BOLITA : LE DERNIER CHEF D'OEUVRE DE CARLOS TRILLO CHEZ ILATINA


 Rosmery Ajata est une jeune bolivienne qui habite dans un des bidonvilles de Buenos Aires. Préoccupation majeure pour les gens de sa classe sociale, trouver un petit emploi, généralement mal payé et qui jouit d'une très faible considération. Pour Rosmery, ce sera (grâce à la recommandation d'un évêque) un poste de femme de ménage chez un couple fortuné d'origine allemande. Un couple pour le moins étrange, puisqu'il s'agit en fait de deux jumeaux qui vivent sous une sorte de régime marital, en grand secret. Tout cela, notre jeune domestique le découvre assez rapidement, grâce à son sens de l'observation et sa tendance à aller fouiner là où elle ne devrait pas, mettre le nez dans les affaires (sales) des autres. C'est que nous rencontrons là une sorte de petite détective en puissance, un peu trop curieuse, qui va se retrouver inexorablement au centre d'une histoire beaucoup plus complexe qu'elle ne semble à première vue. Ce qui au départ est louche et malsain devient carrément criminel. Il va être rapidement question de la résurgence du nazisme ,du docteur Mengele et d'une histoire d'inceste qui pourrait bien avoir des ramifications jusqu'au Vatican. Au milieu de tout cela, c'est un portrait saisissant qui nous est offert. Celui d'une jeune fille qui souhaite s'émanciper et ne pas être réduit aux stéréotypes de genre et sociaux qui devraient normalement lui être réservé. Qui vit une liaison physique et bancale avec un flic (Toco) ripoux, qui est éprise de littérature. Qui se trouve grosse et moche (on pourrait la qualifier de callipyge, elle a un charme indéniable) mais garde la tête haute, en toutes circonstances. 

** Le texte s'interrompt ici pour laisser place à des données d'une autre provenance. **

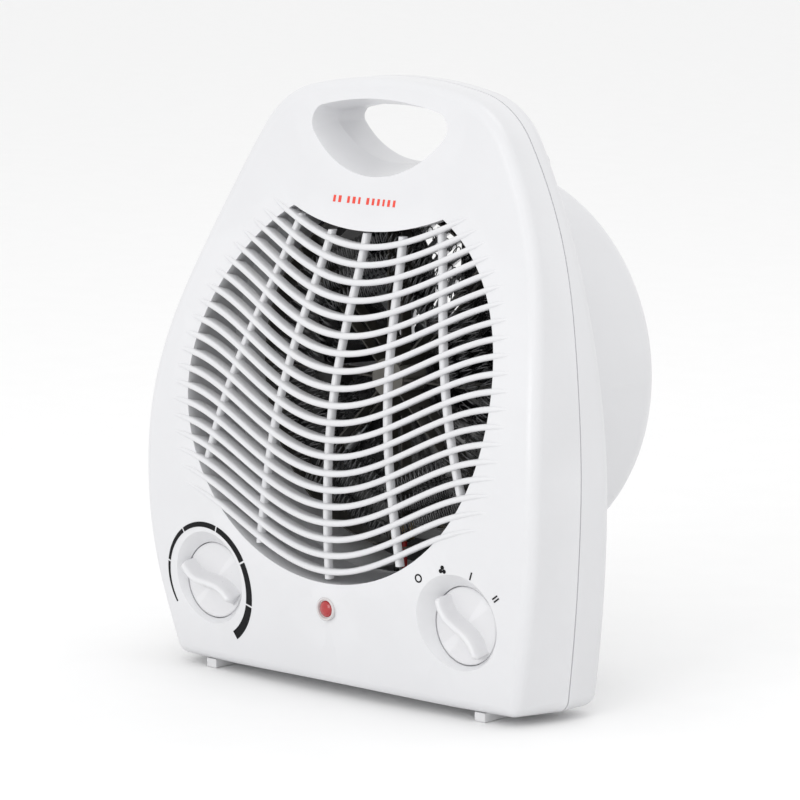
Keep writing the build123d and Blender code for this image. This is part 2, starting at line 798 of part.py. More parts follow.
def thermostat_body():
    """The thermostat case that carries the bimetal strip."""
    part = control_body(-dial_x, 26, 24, 27)
    return part + block((-dial_x - 8, -dial_x + 8), (27, 29), (dial_z - 9, dial_z - 5))


def thermostat_bimetal():
    """The bimetal strip that opens the contact."""
    x = -dial_x
    strip = block((x - 4, x + 4), (29, 29.8), (dial_z - 9, dial_z + 12))
    return strip + block((x - 2, x + 2), (28.2, 29), (dial_z + 8, dial_z + 11))


def indicator_lens():
    """The red lens in the face, domed in front, with a round lip."""
    face = -0.2
    stem = disc(lens_r, 0, lens_z, face, 7)
    dome = Pos(0, face + 5.4, lens_z) * Sphere(6.2)
    dome = dome & disc(lens_r, 0, lens_z, face - 3, face)
    return stem + dome - disc(2.4, 0, lens_z, 2.5, 8)


def lens_rim():
    """The pale ring pressed round the lens."""
    return ring(lens_r + 1.1, lens_r, 0, lens_z, -1.3, -0.3)


def neon_lamp():
    """The neon lamp behind the lens."""
    bulb = disc(2.1, 0, lens_z, 4, 14)
    return fillet(bulb.edges().group_by(Axis.Y)[0], 1.8)


def lamp_holder():
    """The sleeve that holds the neon lamp on the lens stem."""
    return ring(3.6, 2.1, 0, lens_z, 7, 16)


def terminal_block():
    """The block where the supply would be joined to the inner leads."""
    part = block((-18, 18), (32, 44), (case_base + wall, 24))
    for k in range(3):
        x = -11 + 11 * k
        part = part - disc(2.0, x, 15, 30, 46)
        part = part - Pos(x, 38, 20) * Cylinder(1.9, 12)
    return part


def terminal_screws():
    """The three clamping screws of the terminal block."""
    return Compound(children=[Pos(-11 + 11 * k, 38, 20) * Cylinder(1.9, 6) for k in range(3)])


def lead(points, radii):
    """A round insulated wire along straight runs joined by tangent arcs."""
    path = FilletPolyline(*points, radius=radii)
    start = Plane(origin=path @ 0, z_dir=path % 0)
    return sweep(start * Circle(lead_r), path=path)


def supply_lead():
    """From the terminal block to the first tab of the selector switch."""
    points = ((11, 44, 15), (11, 47, 17), (33, 47, 24), (54, 46.5, 28), (57, 45.5, dial_z), (57, 36, dial_z))
    return lead(points, (1.4, 8, 8, 3))


def neutral_lead():
    """From the terminal block to the contact of the thermostat."""
    points = ((-11, 44, 15), (-11, 47, 17), (-36, 47, 24), (-62, 44, 26), (-67.5, 40, 34), (-67.5, 39, 46),
              (-67.5, 29.8, 46))
    return lead(points, (1.4, 8, 8, 5, 3))


def low_heat_lead():
    """From the second tab of the selector switch up through the slot in the tunnel to the element."""
    points = ((64, 36, dial_z), (64, 41, dial_z), (52, 41, 43), (14, 41, 41), (1.6, 39.5, 43.5), (1.6, 39.5, 57))
    return lead(points, (2.5, 4, 8, 4))


def high_heat_lead():
    """From the third tab of the selector switch up through the slot in the tunnel to the element."""
    points = ((71, 36, dial_z), (71, 46.5, dial_z), (58, 47.2, 41), (14, 47.2, 41), (1.6, 44.5, 43.5), (1.6, 44.5, 57))
    return lead(points, (2.5, 6, 8, 4))


def shifted(piece):
    """Move a piece, or each solid of a group, from the working origin to the middle of the base."""
    solids = [Pos(0, -depth_centre, 0) * solid for solid in piece.solids()]
    if len(solids) == 1:
        return solids[0]
    return Compound(solids)


def build():
    """Every piece by name."""
    seam_space = behind_seam()
    shell = case_shell(seam_space)
    pieces = {
        "front_housing": front_housing(shell, seam_space),
        "rear_housing": rear_housing(shell, seam_space),
        "outlet_grille": outlet_grille(),
        "intake_grille": intake_grille(),
        "cord_inlet_bush": cord_inlet_bush(),
        "feet": feet(),
        "case_screws": case_screws(),
        "duct_screws": duct_screws(),
        "air_tunnel": air_tunnel(),
        "fan_shroud": fan_shroud(),
        "mica_cards": mica_cards(),
        "mica_band": mica_band(),
        "band_brackets": band_brackets(),
        "element_hub": element_hub(),
        "low_heat_wire": low_heat_wire(),
        "high_heat_wire": high_heat_wire(),
        "thermal_cutout": thermal_cutout(),
        "thermal_fuse": thermal_fuse(),
        "element_terminals": element_terminals(),
        "fan": fan(),
        "fan_clip": fan_clip(),
        "motor_shaft": motor_shaft(),
        "rotor": rotor(),
        "motor_core": motor_core(),
        "motor_bobbin": motor_bobbin(),
        "motor_winding": motor_winding(),
        "front_bracket": front_bracket(),
        "back_bracket": back_bracket(),
        "motor_bearings": bearings(),
        "motor_bolts": motor_bolts(),
        "thermostat_knob": thermostat_knob(),
        "selector_knob": selector_knob(),
        "thermostat_spindle": thermostat_spindle(),
        "selector_spindle": selector_spindle(),
        "rotary_switch": rotary_switch(),
        "thermostat_body": thermostat_body(),
        "thermostat_bimetal": thermostat_bimetal(),
        "indicator_lens": indicator_lens(),
        "lens_rim": lens_rim(),
        "neon_lamp": neon_lamp(),
        "lamp_holder": lamp_holder(),
        "terminal_block": terminal_block(),
        "terminal_screws": terminal_screws(),
        "supply_lead": supply_lead(),
        "neutral_lead": neutral_lead(),
        "low_heat_lead": low_heat_lead(),
        "high_heat_lead": high_heat_lead(),
    }
    return pieces


os.makedirs("parts", exist_ok=True)
for name, piece in build().items():
    export_step(shifted(piece), f"parts/{name}.step")
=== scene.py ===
import json
import math
import random

import bmesh
import bpy
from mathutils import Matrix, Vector


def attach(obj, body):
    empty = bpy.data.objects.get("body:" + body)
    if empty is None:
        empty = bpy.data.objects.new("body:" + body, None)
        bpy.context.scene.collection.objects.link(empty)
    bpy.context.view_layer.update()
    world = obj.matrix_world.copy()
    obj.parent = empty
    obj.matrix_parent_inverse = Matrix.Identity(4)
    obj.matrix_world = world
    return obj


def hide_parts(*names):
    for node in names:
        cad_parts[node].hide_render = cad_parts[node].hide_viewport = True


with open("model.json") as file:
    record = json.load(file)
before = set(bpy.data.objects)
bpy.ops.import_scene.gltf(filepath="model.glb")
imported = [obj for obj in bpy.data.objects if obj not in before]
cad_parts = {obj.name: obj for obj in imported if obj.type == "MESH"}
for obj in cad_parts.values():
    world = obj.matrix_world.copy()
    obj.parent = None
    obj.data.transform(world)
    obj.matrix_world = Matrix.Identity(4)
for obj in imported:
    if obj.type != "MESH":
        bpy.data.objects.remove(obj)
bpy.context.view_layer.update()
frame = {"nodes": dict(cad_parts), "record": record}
random.seed(11)

# The shapes are laid out in millimetres: x across, y back from the pilot light, z up from the floor.
# at() turns such a point into metres in the row frame.
DEPTH = 53.6  # how far the pilot light lies in front of the row frame's origin
AXIS_Z = 124.0  # height of the fan's axis
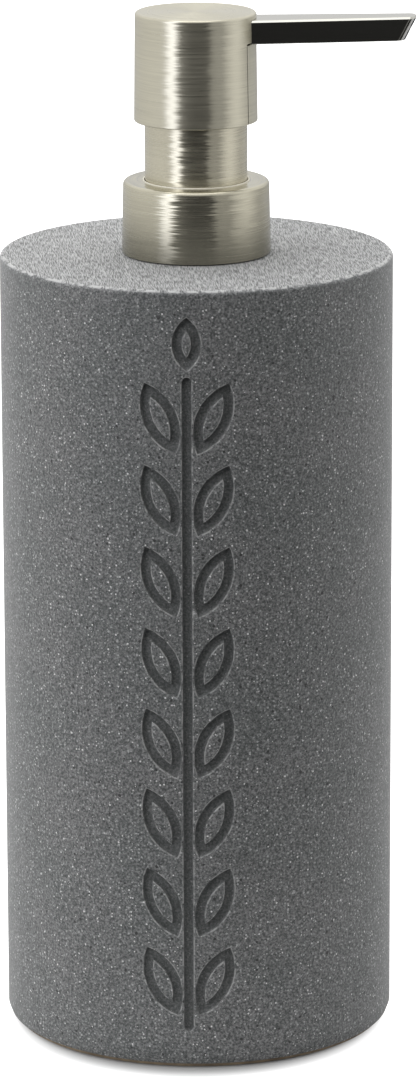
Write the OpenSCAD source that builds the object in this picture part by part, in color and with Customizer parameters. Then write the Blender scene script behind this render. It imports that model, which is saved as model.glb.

Cette histoire est signée Carlos Trillo, un des maîtres de la bande dessinée argentine, qui compte à son actif une longue liste de chef d'œuvres incontestables. Nombre d'entre eux ont été réalisés en compagnie du dessinateur Eduardo Risso, adoubé par le microcosme du comic book américain depuis sa prestation majeure dans 100 Bullets (avec Brian Azzarello) et sur Batman. Son style est toute de suite identifiable : un noir et blanc d'une grande élégance, un trait épuré et géométrique qui lui permet d'exceller dans la représentation de l'espace urbain et des volumes domestiques (ici, des bidonvilles aux résidences cossues de Buenos Aires, tout est retranscrit comme un témoignage saisissant et minutieux), une manière habile de mettre en scène la tension érotique tout en la tenant à distance par le ridicule, l'outrance ou l'ironie. Le duo bien rôdé met au point une tranche de vie réaliste et décadente, un coup d'œil qui suinte l'injustice de classes et la corruption, l'érotisme et le poids d'une société encore par trop patriarcale, où les jeunes filles doivent avant tout miser sur un corps et ses formes pour exister, où l'homme se sert, surtout s'il en a les moyens. Sans négliger l'influence de l'église, qui ne sort pas indemne de cette histoire. Elle est ici dénoncée comme une institution majeure mais en lien direct avec les pires travers de la politique et de la finance. C'est elle qui tire les ficelles et façonne les esprits, à travers la télévision, les traditions, les liens avec le pouvoir. La "Bolita" du titre, c'est-à-dire la petite boule, cette bolivienne anonyme et assignée à vivre dans la marge de ceux qui possèdent et décident, endosse le costume encore un peu trop grand de la rébellion, de ces petites mains au féminin qui osent parfois dire non, quitte à en payer le prix ou s'autoriser quelques faiblesses, certes bien utiles. Malheureusement, Carlos Trillo nous a quittés à l'improviste, alors que la publication de Bolita, en épisodes, n'était pas encore achevée sur les pages du magazine argentin Ferro. On ne peut que se prendre à rêver de l'ampleur que ce personnage, cette série, aurait pu assumer autrement. Ces 80 pages sont lumineuses et admirablement bien troussées, mises en valeur dans un album à la hauteur du contenu, disponible chez ILatina. Une révélation, pour ma part, que cette maison d'édition passionnante, découverte à l'occasion du Festival d'Angoulême. On en reparlera ici-même, très vite et souvent.